Di fronte a questa notizia naturalmente non si può provare alcuna gioia, anzi la tristezza che si prova di fronte ad ogni morte. Ma il giudizio, quello sì, è necessario: perché è vero che Berlusconi ha segnato la storia, ma lo ha fatto lasciando il mondo e l’Italia assai peggiori di come li aveva trovati. Dalla P2 ai rapporti con la mafia via Dell’Utri, dal disprezzo della giustizia alla mercificazione di tutto (a partire dal corpo delle donne, nelle sue tv), dal fiero sdoganamento dei fascisti al governo alla menzogna come metodo sistematico, dall’interesse personale come unico metro alla speculazione edilizia come distruzione della natura. In questo, e in moltissimo altro, Berlusconi è stato il contrario esatto di uno statista, anzi il rovesciamento grottesco del progetto della Costituzione. Nessun odio, ma nessuna santificazione ipocrita. Ricordare chi è stato, è oggi un dovere civile.
Per queste ragioni, nonostante che la Presidenza del Consiglio abbia disposto (https://www.governo.it/it/articolo/bandiere-mezzasta-sugli-edifici-pubblici-e-lutto-nazionale-la-scomparsa-del-presidente) le bandiere a mezz’asta su tutti gli edifici pubblici da oggi a mercoledì (giorno dei funerali di Stato e lutto nazionale), mi assumo personalmente la responsabilità di disporre che le bandiere di Unistrasi non scendano.
Ognuno obbedisce infine alla propria coscienza, e una università che si inchini a una storia come quella non è una università.
Col più cordiale saluto,
il Rettore Tomaso Montanari
Professore ordinario di Storia dell’arte moderna
Rettore dell’Università per Stranieri di Siena.”
Non so scrivere bene ma, voglio esprimere il mio pensiero su tutta questa vicenda, rispettando a priori il dolore della famiglia di Berlusconi. Condivido tutto quello che hanno scritto il Prof.
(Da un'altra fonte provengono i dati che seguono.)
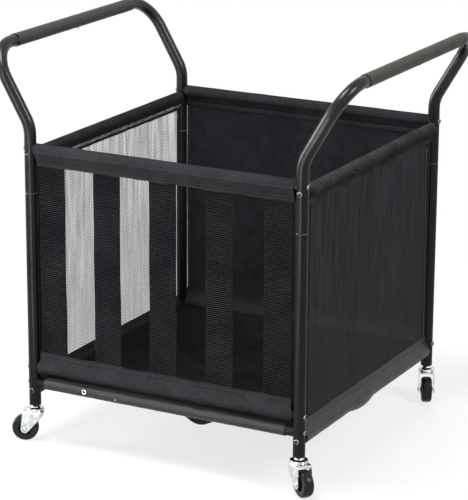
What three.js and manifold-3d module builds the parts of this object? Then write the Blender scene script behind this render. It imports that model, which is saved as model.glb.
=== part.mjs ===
// Rolling ball cart: a steel tube frame on four swivel casters that carries a fabric bag.
// Millimetres, +X to the right along the strap front, +Y to the back, +Z up, floor at z = 0.
import * as THREE from "three";
import { mergeVertices } from "three/addons/utils/BufferGeometryUtils.js";
import Module from "manifold-3d";

const wasm = await Module();
wasm.setup();

// Frame: distances between the post axes, and the tubes
const FRAME_WIDTH = 545;
const FRAME_DEPTH = 555;
const POST_TUBE = 22;
const POST_WALL = 0.8;
const RAIL_TUBE = 19;
const RAIL_WALL = 0.8;
const STRAP_RAIL_TUBE = 16;

// Heights above the lower end of a post
const SIDE_BASE_RAIL_UP = 30;
const CROSS_BASE_RAIL_UP = 44.5;
const STRAP_RAIL_UP = 74;
const POST_SEAM_UP = 406;
const SIDE_TOP_RAIL_UP = 475;
const CROSS_TOP_RAIL_UP = 487;
const HANDLE_BEND_UP = 528;
const HANDLE_BAR_UP = 663;

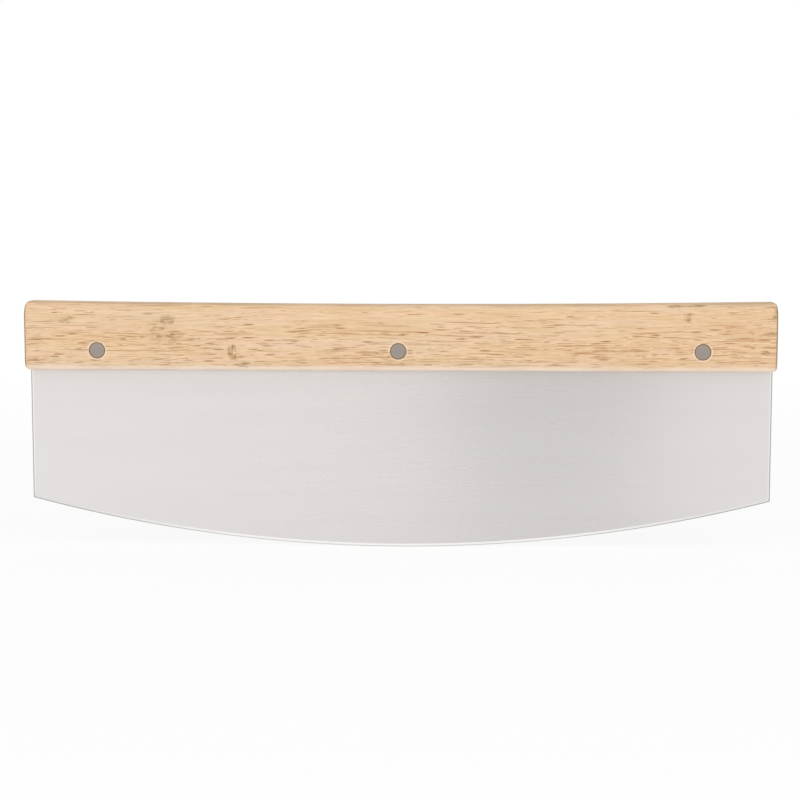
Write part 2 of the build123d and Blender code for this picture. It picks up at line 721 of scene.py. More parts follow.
WOOD_MARKS = (
    # A faint smudge near the left end
    WoodMark(-153.3, 109.1, 2.8, 0.9, OLIVE, 0.6, frayed=True),
    WoodMark(-156.0, 108.0, 3.0, 1.1, OLIVE, 0.65, frayed=True),
    WoodMark(-154.3, 107.0, 1.2, 1.3, OLIVE, 0.55, frayed=True),
    WoodMark(-155.0, 108.2, 6.5, 3.2, OLIVE, 0.18, frayed=True),
    # A darker smudge with spots round it
    WoodMark(-109.5, 103.5, 9.5, 8.5, OLIVE, 0.2, frayed=True),
    WoodMark(-107.6, 108.3, 4.4, 3.0, OLIVE, 0.55, frayed=True),
    WoodMark(-109.6, 107.7, 1.4, 1.0, BROWN, 0.7),
    WoodMark(-107.2, 108.4, 2.4, 0.8, BROWN, 0.5),
    WoodMark(-105.0, 107.6, 0.7, 1.7, OLIVE, 0.7),
    WoodMark(-109.9, 104.3, 3.0, 0.7, BROWN, 0.75),
    WoodMark(-111.7, 100.7, 1.9, 0.9, BROWN, 0.9),
    WoodMark(-106.6, 100.8, 2.2, 0.6, BROWN, 0.9),
    WoodMark(-105.3, 100.2, 1.3, 0.5, BROWN, 0.8),
    WoodMark(-104.8, 101.7, 1.5, 0.7, BROWN, 0.95),
    WoodMark(-101.2, 101.6, 2.7, 0.6, BROWN, 0.65),
    WoodMark(-104.7, 98.9, 2.4, 0.9, OLIVE, 0.75),
    WoodMark(-106.1, 97.9, 1.7, 0.9, OLIVE, 0.5),
    WoodMark(-102.3, 97.0, 1.8, 0.6, OLIVE, 0.8),
    WoodMark(-114.6, 103.5, 1.9, 0.9, OLIVE, 0.7),
    WoodMark(-113.5, 104.7, 1.5, 0.6, OLIVE, 0.6),
    WoodMark(-112.8, 99.0, 3.0, 2.4, OLIVE, 0.3, frayed=True),
    # A short scar across the grain, with a pale splinter in it
    WoodMark(-77.2, 93.0, 3.6, 4.2, OLIVE, 0.25, frayed=True),
    WoodMark(-78.8, 94.0, 0.7, 3.4, OLIVE, 0.6),
    WoodMark(-76.8, 95.8, 1.7, 0.9, BROWN, 0.85),
    WoodMark(-77.3, 94.7, 0.8, 2.4, BROWN, 0.9),
    WoodMark(-75.9, 94.0, 0.9, 0.9, BROWN, 0.95),
    WoodMark(-77.7, 92.3, 1.8, 1.4, BROWN, 0.9),
    WoodMark(-76.1, 91.3, 0.8, 2.0, BROWN, 0.95),
    WoodMark(-77.5, 90.4, 0.9, 0.7, BROWN, 0.8),
    WoodMark(-76.4, 93.0, 0.7, 1.4, CREAM, 1.0),
    # A small knot near the lower edge
    WoodMark(-71.1, 88.0, 2.6, 0.75, BROWN, 0.7),
    WoodMark(-74.0, 87.4, 4.4, 0.65, OLIVE, 0.75),
    WoodMark(-71.6, 86.6, 2.8, 0.65, OLIVE, 0.6, frayed=True),
    WoodMark(-72.6, 87.3, 5.0, 1.8, OLIVE, 0.3, frayed=True),
    # A long dark streak under the top edge, with two spots below it
    WoodMark(127.9, 114.9, 5.4, 0.85, OLIVE, 1.0),
    WoodMark(138.4, 115.2, 5.2, 0.75, OLIVE, 1.0),
    WoodMark(133.0, 115.05, 6.0, 0.5, OLIVE, 0.8),
    WoodMark(134.0, 111.4, 1.3, 0.9, OLIVE, 0.6, frayed=True),
    WoodMark(134.0, 109.0, 1.3, 1.7, OLIVE, 0.7),
    WoodMark(134.0, 108.8, 0.6, 0.9, BROWN, 0.6),
    WoodMark(134.0, 110.0, 2.2, 3.2, OLIVE, 0.3, frayed=True),
    # Reddish dashes left of the right end
    WoodMark(152.5, 105.5, 2.6, 1.1, RUSSET, 0.85),
    WoodMark(156.7, 105.4, 4.4, 0.6, RUSSET, 0.75),
    WoodMark(151.7, 103.6, 1.6, 0.8, RUSSET, 0.65),
    WoodMark(148.5, 102.9, 1.6, 1.0, RUSSET, 0.5, frayed=True),
    WoodMark(160.7, 96.9, 2.4, 0.95, RUSSET, 0.85),
    WoodMark(163.1, 96.1, 1.6, 0.65, BROWN, 0.9),
    WoodMark(157.5, 103.0, 9.0, 5.0, RUSSET, 0.16, frayed=True),
    # Dark fibres that run out at the right end
    WoodMark(165.6, 106.6, 3.0, 0.9, OLIVE, 0.5, frayed=True),
    WoodMark(166.3, 105.2, 3.4, 0.6, RUSSET, 0.5, frayed=True),
    WoodMark(171.8, 102.6, 4.4, 0.55, BROWN, 0.95),
    WoodMark(170.5, 101.7, 6.0, 0.45, BROWN, 0.55),
    WoodMark(171.5, 96.2, 5.0, 0.55, BROWN, 0.85),
    WoodMark(170.6, 93.5, 6.2, 0.5, BROWN, 0.6),
    WoodMark(169.2, 93.7, 2.2, 1.3, BROWN, 0.8),
    WoodMark(173.6, 111.3, 1.7, 3.2, OLIVE, 0.9, frayed=True),
)


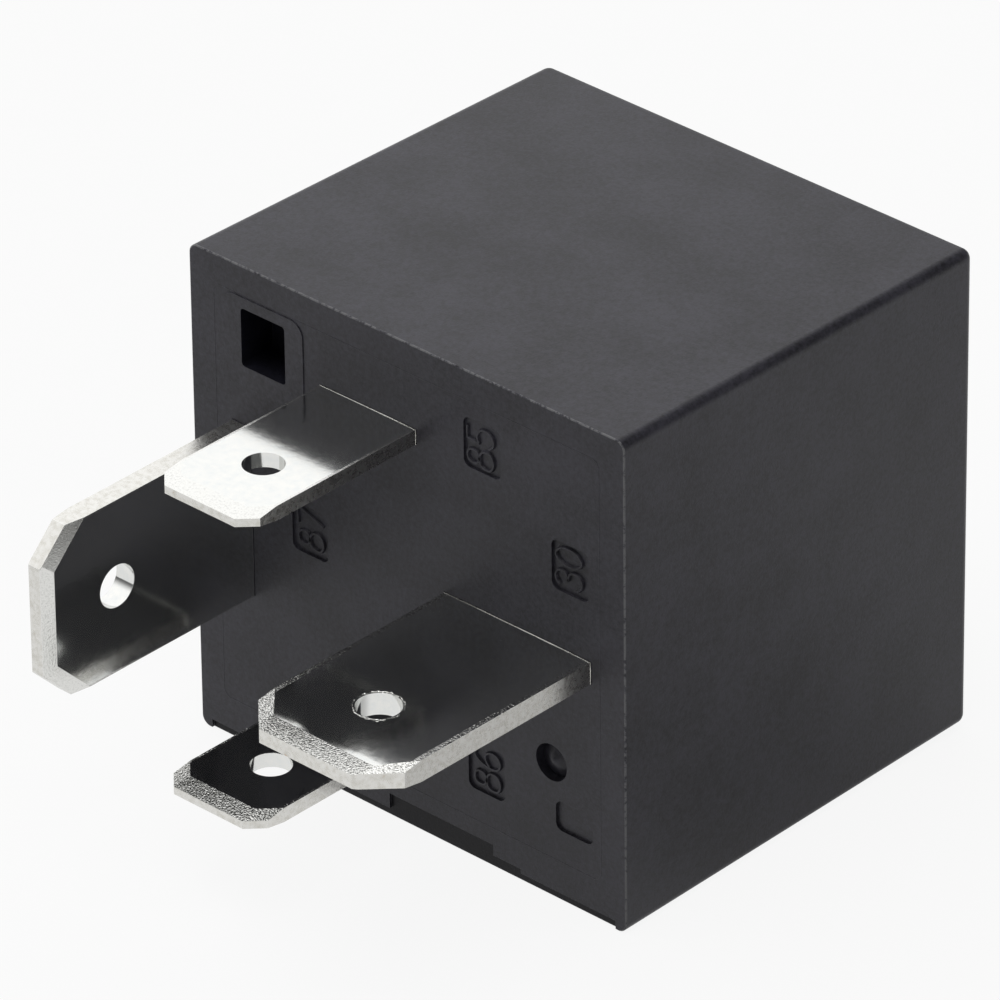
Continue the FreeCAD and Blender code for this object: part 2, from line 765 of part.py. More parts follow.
def make_sleeve(name, inner, outer, start, end):
    body = new_body(name)
    half = sketch_on(body, "XY_Plane", "half")
    add_rectangle(half, inner, outer, start, end)
    turn(body, "Revolution", "wound", half)
    place(body, "coil_x", 0, "coil_z")


def make_coil_lead(name, height, side):
    # The wire leaves the winding below the tape, runs to the terminal's post and is wound round it
    body = new_body(name)
    wrap = sketch_on(body, "XY_Plane", "wrap")
    wrap_middle = "wrap_radius + wire_radius"
    wrap_length = "2 * wire_radius * wire_turns"
    add_polygon(wrap, [
        ("wrap_radius", "-wire_radius"),
        (wrap_middle, "-wire_radius"),
        (wrap_middle + " + wire_radius", 0),
        (wrap_middle + " + wire_radius", wrap_length + " - 2 * wire_radius"),
        (wrap_middle, wrap_length + " - wire_radius"),
        ("wrap_radius", wrap_length + " - wire_radius"),
    ])
    turn(body, "Revolution", "wrap", wrap)
    # Where the wire stands clear of the round winding
    aside = "tab_x + tab_post_x + %s - coil_x" % wrap_middle
    surface = "sqrt(winding_radius * winding_radius - (%s) * (%s))" % (aside, aside)
    length = "%s * (%s - coil_z) - %s - rivet_gap" % (side, height, surface)
    leg = sketch_on(body, "XY_Plane", "leg", "0" if side == "-1" else "-(%s)" % length)
    add_circle(leg, wrap_middle, 0, "wire_radius")
    raise_pad(body, "leg", leg, length)
    place(body, "tab_x + tab_post_x", "lead_y", height)


# Suppression resistor across the coil terminals
def make_resistor():
    body = new_body("suppression_resistor")
    half = sketch_on(body, "YZ_Plane", "half")
    end = "resistor_length / 2"
    add_polygon(half, [
        (0, "-%s" % end),
        ("resistor_radius", "-%s" % end),
        ("resistor_radius", "resistor_cap - %s" % end),
        ("resistor_waist", "resistor_cap + resistor_slope - %s" % end),
        ("resistor_waist", "%s - resistor_cap - resistor_slope" % end),
        ("resistor_radius", "%s - resistor_cap" % end),
        ("resistor_radius", end),
        (0, end),
    ])
    turn(body, "Revolution", "body", half)
    place(body, "resistor_x", "resistor_y", "coil_z")


def make_resistor_lead(name, height, side):
    body = new_body(name)
    start = "coil_z + %s * resistor_length / 2" % side
    level = "%s - %s * (tab_thickness / 2 + resistor_wire_radius) - (%s)" % (height, side, start)
    finish = "tab_x - tab_tail_width / 2 + resistor_wire_lap - resistor_x"
    add_bent_wire(
        body, "resistor_wire_radius", "2 * resistor_wire_radius", level, finish, side
    )
    place(body, "resistor_x", "resistor_y", start)


# Yoke: an L of thick strip with the core and terminal 30 staked into its foot
def make_yoke():
    body = new_body("yoke")
    side = sketch_on(body, "XY_Plane", "side", "yoke_lower")
    add_polygon(side, [
        ("yoke_left", "yoke_foot"),
        ("yoke_outside", "yoke_foot"),
        ("yoke_outside", "pole_face"),
        ("yoke_inside", "pole_face"),
        ("yoke_inside", "yoke_seat"),
        ("yoke_left", "yoke_seat"),
    ])
    strip = raise_pad(body, "strip", side, "yoke_width")
    bend = round_edges(
        body, "outer_bend", strip, "yoke_bend + yoke_thickness",
        lambda p: near(p.x, "yoke_outside") and near(p.y, "yoke_foot"),
    )
    round_edges(
        body, "inner_bend", bend, "yoke_bend",
        lambda p: near(p.x, "yoke_inside") and near(p.y, "yoke_seat"),
    )
    foot = sketch_on(body, "XZ_Plane", "foot_holes", "yoke_foot")
    add_circle(foot, "coil_x", "coil_z", "core_tail_radius + staking_gap")
    add_slot(foot, "tenon_x", "coil_z", "tenon_width", "blade_thickness", "staking_gap")
    sink_pocket(body, "foot_holes", foot, "yoke_thickness")
    leg = sketch_on(body, "YZ_Plane", "rivet_holes", "yoke_inside")
    for along in ("coil_z - yoke_rivet_spacing / 2", "coil_z + yoke_rivet_spacing / 2"):
        add_circle(leg, "pole_face - yoke_rivet_drop", along, "rivet_shank_radius + rivet_gap")
    sink_pocket(body, "rivet_holes", leg)


# Armature and what it carries: drawn closed from the hinge line, then opened by their placement
def place_open(body):
    place(body, "hinge_x", "hinge_y", "coil_z", axis=(0, 0, -1), angle="opening_angle")


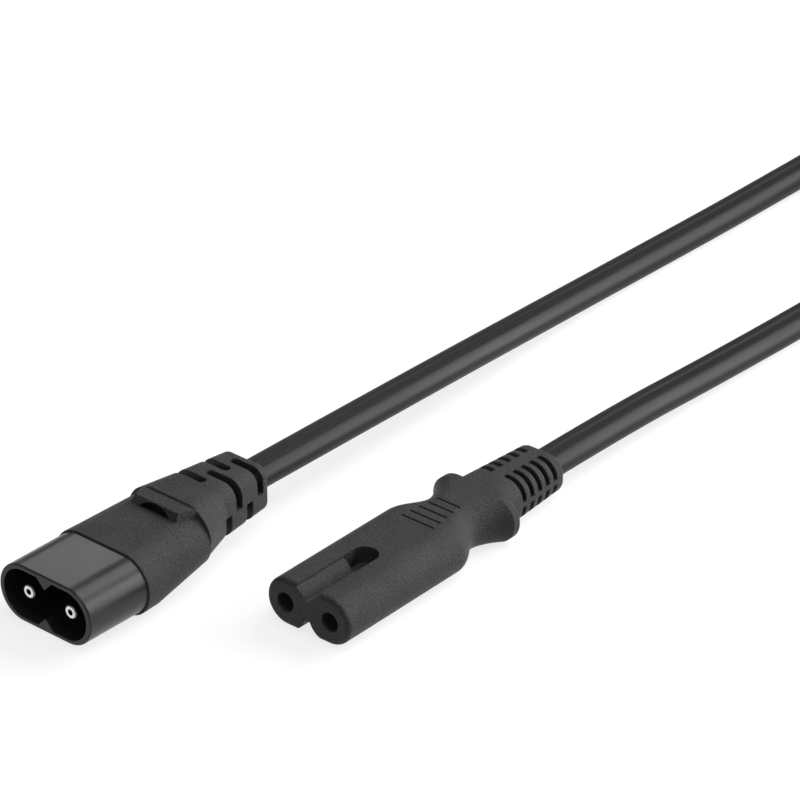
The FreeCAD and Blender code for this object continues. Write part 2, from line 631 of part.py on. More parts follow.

Luti e il Prof. Montanari. È vero, Berlusconi ha segnato la storia di questo paese ma, in negativo. Noi italiani però, non abbiamo molta memoria, anzi dimentichiamo troppo presto (vedi caso Craxi, personaggio idolatrato da tanti che dicono che è morto in esilio invece di dire che è fuggito per non andare in galera). In questo caso addirittura la memoria per tanti è scomparsa del tutto e l’ipocrisia e il servilismo la fanno da padroni. Per questo bisogna parlarne e ricordare, per le generazioni future affinché tutti possano conoscere i fatti avvenuti. La storia va sempre tramandata, affinché la libertà non venga soffocata con l’oblio.